To expand the itinerary of the Georgia O’Keeffe show, which opens at the County Museum the end of March, Powell and the National Gallery, which originated it, wrote to each of the lenders, a process which took six months. Exceptionally, Los Angeles will be the show’s fifth and final destination.

The Soviet Union and Eastern European countries also request “immunity from seizure” guarantees. Usually these are mere formalities, assurances by the U.S. State Department that it is liable for the works should some family scion seek retribution for a state-appropriated piece of art and lay claim to it while it’s in the United States.

The guarantees would have been useful during the 1979 Iranian revolution. At the time, the National Gallery of Art in Washington was borrowing several works, including a Willem de Kooning from the Tehran Modern Art Museum. When the museum was ready to return the works, Iran was in a state of turmoil and the museum personnel in Tehran had fled. “We didn’t know who to ship them back to,” says Powell, then at the National Gallery. “We didn’t want to send the art into a war zone.”

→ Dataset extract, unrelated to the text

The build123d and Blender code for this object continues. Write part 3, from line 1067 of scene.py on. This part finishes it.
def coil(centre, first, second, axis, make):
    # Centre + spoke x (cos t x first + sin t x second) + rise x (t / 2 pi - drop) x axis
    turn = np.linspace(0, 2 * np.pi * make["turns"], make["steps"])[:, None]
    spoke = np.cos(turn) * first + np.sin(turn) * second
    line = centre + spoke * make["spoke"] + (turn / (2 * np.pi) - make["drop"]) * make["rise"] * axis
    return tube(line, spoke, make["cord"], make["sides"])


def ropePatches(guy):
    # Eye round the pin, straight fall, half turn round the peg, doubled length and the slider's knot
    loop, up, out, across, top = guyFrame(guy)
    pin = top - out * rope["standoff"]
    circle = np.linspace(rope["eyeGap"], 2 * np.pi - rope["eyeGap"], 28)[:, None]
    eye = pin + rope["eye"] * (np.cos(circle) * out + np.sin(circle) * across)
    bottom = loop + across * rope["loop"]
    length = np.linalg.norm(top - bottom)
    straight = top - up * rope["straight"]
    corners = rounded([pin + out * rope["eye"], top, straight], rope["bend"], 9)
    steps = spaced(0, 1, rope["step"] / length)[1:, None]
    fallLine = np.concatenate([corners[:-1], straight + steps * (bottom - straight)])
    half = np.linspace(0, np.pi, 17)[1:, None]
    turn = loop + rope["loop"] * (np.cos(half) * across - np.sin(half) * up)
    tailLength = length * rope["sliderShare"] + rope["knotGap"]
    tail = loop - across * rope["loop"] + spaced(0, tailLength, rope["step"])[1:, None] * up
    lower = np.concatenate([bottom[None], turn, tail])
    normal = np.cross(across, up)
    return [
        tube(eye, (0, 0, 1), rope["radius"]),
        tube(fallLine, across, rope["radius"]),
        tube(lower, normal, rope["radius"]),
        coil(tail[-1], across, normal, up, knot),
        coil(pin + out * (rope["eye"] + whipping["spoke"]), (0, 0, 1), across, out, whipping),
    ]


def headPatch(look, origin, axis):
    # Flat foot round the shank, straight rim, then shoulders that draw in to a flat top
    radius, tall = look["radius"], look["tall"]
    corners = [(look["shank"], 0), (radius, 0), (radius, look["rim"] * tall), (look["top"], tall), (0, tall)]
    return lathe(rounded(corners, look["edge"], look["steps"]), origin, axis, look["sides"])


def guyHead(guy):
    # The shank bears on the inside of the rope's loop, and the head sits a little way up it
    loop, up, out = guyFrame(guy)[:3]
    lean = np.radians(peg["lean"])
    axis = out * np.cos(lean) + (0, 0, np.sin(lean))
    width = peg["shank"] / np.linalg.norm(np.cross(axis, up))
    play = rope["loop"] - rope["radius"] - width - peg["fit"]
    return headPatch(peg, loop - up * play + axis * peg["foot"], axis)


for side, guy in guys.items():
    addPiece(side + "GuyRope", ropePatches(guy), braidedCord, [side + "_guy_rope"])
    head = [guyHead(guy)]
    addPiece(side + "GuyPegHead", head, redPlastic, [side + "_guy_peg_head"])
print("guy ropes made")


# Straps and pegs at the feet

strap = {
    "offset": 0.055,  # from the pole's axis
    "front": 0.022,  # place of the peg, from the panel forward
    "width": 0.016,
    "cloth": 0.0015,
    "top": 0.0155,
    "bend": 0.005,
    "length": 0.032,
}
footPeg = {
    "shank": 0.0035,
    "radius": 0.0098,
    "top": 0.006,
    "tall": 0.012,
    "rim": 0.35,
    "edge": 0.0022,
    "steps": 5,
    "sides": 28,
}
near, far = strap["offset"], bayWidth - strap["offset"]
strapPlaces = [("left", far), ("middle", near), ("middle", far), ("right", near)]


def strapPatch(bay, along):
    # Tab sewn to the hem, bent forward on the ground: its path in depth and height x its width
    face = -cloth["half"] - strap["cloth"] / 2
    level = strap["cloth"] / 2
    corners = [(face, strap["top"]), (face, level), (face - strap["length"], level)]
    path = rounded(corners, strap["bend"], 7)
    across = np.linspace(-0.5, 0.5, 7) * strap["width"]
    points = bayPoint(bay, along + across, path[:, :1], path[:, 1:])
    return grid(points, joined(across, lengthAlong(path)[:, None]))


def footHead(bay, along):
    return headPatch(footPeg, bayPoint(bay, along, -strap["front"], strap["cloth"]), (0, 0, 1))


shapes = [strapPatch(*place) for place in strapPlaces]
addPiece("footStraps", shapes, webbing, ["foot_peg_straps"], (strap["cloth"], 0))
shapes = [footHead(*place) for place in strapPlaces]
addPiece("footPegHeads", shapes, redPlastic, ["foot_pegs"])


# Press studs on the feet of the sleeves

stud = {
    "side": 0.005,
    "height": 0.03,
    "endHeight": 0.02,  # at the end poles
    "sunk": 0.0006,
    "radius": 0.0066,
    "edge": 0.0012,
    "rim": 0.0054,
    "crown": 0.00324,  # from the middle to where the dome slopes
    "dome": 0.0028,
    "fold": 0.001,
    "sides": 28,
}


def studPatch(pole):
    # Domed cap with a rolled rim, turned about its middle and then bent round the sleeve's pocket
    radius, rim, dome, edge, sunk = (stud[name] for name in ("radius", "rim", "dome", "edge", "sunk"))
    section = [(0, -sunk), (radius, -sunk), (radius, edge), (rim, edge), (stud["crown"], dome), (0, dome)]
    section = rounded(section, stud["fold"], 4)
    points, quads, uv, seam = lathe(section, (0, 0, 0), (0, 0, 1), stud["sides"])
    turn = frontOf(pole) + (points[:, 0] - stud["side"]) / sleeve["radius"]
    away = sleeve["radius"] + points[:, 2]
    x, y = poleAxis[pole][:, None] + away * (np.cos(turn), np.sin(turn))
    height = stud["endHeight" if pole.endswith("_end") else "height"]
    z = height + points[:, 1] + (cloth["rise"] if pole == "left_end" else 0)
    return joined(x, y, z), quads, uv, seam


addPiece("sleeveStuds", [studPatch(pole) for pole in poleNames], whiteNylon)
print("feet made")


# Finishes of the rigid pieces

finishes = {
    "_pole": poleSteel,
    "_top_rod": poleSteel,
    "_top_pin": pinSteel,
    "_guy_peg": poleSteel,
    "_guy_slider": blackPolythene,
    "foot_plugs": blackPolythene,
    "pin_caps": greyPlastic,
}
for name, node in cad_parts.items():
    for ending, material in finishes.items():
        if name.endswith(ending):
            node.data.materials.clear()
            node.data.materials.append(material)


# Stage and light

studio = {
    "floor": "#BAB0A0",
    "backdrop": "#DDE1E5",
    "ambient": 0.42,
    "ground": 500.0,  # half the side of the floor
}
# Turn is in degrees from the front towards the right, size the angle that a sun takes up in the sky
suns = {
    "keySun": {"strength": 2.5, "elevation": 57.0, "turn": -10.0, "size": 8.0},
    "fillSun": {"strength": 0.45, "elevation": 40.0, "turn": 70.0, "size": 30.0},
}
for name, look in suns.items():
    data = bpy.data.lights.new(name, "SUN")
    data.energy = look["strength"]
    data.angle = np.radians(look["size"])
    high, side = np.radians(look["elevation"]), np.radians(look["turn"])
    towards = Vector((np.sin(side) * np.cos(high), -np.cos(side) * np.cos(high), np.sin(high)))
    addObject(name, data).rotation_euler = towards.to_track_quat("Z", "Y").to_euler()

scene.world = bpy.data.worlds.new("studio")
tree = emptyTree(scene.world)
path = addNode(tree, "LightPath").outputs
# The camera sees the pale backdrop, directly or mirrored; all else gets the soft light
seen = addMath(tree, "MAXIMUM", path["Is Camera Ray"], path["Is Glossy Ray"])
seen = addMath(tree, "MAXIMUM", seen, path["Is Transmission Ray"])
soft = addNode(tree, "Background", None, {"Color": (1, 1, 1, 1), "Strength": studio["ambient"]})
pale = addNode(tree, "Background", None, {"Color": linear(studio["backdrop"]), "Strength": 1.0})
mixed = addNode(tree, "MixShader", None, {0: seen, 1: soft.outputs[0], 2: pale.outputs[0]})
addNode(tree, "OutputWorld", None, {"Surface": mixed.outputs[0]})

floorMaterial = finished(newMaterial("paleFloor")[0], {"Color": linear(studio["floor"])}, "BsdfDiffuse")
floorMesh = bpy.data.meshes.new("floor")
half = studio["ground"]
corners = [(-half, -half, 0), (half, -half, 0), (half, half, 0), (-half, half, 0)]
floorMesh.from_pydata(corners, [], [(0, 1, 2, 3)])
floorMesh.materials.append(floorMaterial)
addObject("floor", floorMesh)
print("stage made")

For an August 1989 exhibit of 15th-Century Islamic art, organized in conjunction with the Smithsonian’s Arthur Sackler Gallery, County Museum curator Thomas Lentz has spent four years dealing with government procedures in the Soviet Union as well as Turkey and Egypt. Lentz has made more than a dozen trips abroad, pleading his case in person. A veteran of waiting rooms and tea-sipping courtesy calls, he has unearthed some of his treasures in unexpected places. A wood box, which he regards as one of the world’s great carved wood objects, was found in the rear of a display case in Istanbul’s vast Topkapi Palace Museum.

For more than 2 1/2 years, Lentz has been negotiating for a white jade jug at the Calouste Gulbenkian Museum in Lisbon, making two trips to the city. Repeatedly he has been told that it is too rare to travel, but even as the catalogue goes to press, Lentz is still hopeful. The trick is, he says, “you tell them just to think it over. You don’t let them actually say no.”